5.2 Feedback. Any feedback, suggestions, or improvements provided by the Licensee may be used by the Provider without restriction or obligation.
6. Fees and Subscription Term
6.1 Fees. Use of the Software is subject to the applicable subscription fees as set forth in the Terms of Service or a separate order form.
6.2 Term. This Agreement remains in effect for the duration of the Licensee’s active subscription, unless terminated earlier in accordance with the Terms of Service.
7. Termination
7.1 Termination for Cause. The Provider may suspend or terminate this Agreement and the associated license immediately in the event of a material breach.
7.2 Effect of Termination. Upon termination, all rights granted under this Agreement shall immediately cease, and the Licensee shall discontinue all use of the Software.
8. Disclaimers
The Software is provided "as is" and "as available" to the maximum extent permitted by law. The Provider disclaims all warranties, whether express, implied, or statutory, including warranties of merchantability, fitness for a particular purpose, and non-infringement.
9. Limitation of Liability
To the maximum extent permitted by applicable law, the Provider’s aggregate liability arising out of or in connection with this Agreement shall be limited as set forth in the Terms of Service.

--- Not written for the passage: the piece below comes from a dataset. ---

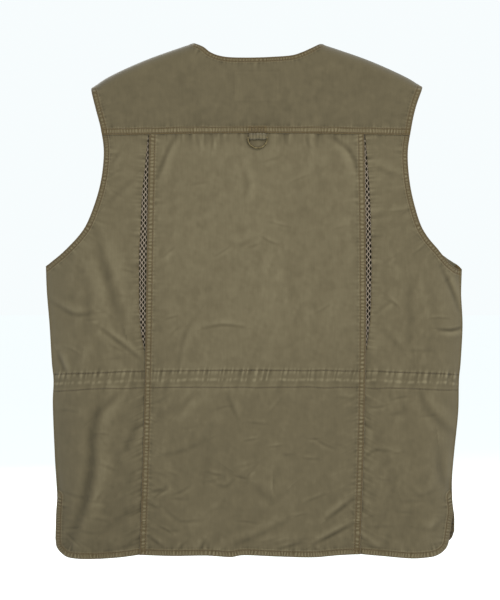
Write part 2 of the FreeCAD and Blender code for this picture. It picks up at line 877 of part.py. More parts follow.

10. Governing Law and Jurisdiction
This Agreement shall be governed by and construed in accordance with the laws specified in the Terms of Service, without regard to conflict-of-law principles.
11. Miscellaneous
11.1 Entire Agreement. This Agreement, together with the Terms of Service, Privacy Policy, and any applicable Partner Agreement, constitutes the entire agreement regarding the license to the Software.
11.2 Amendments. Amendments shall be made in accordance with the Terms of Service.
11.3 Severability. If any provision is held invalid or unenforceable, the remaining provisions shall remain in full force and effect.
By accessing or using the Software, the Licensee acknowledges that it has read, understood, and agreed to be bound by this Agreement.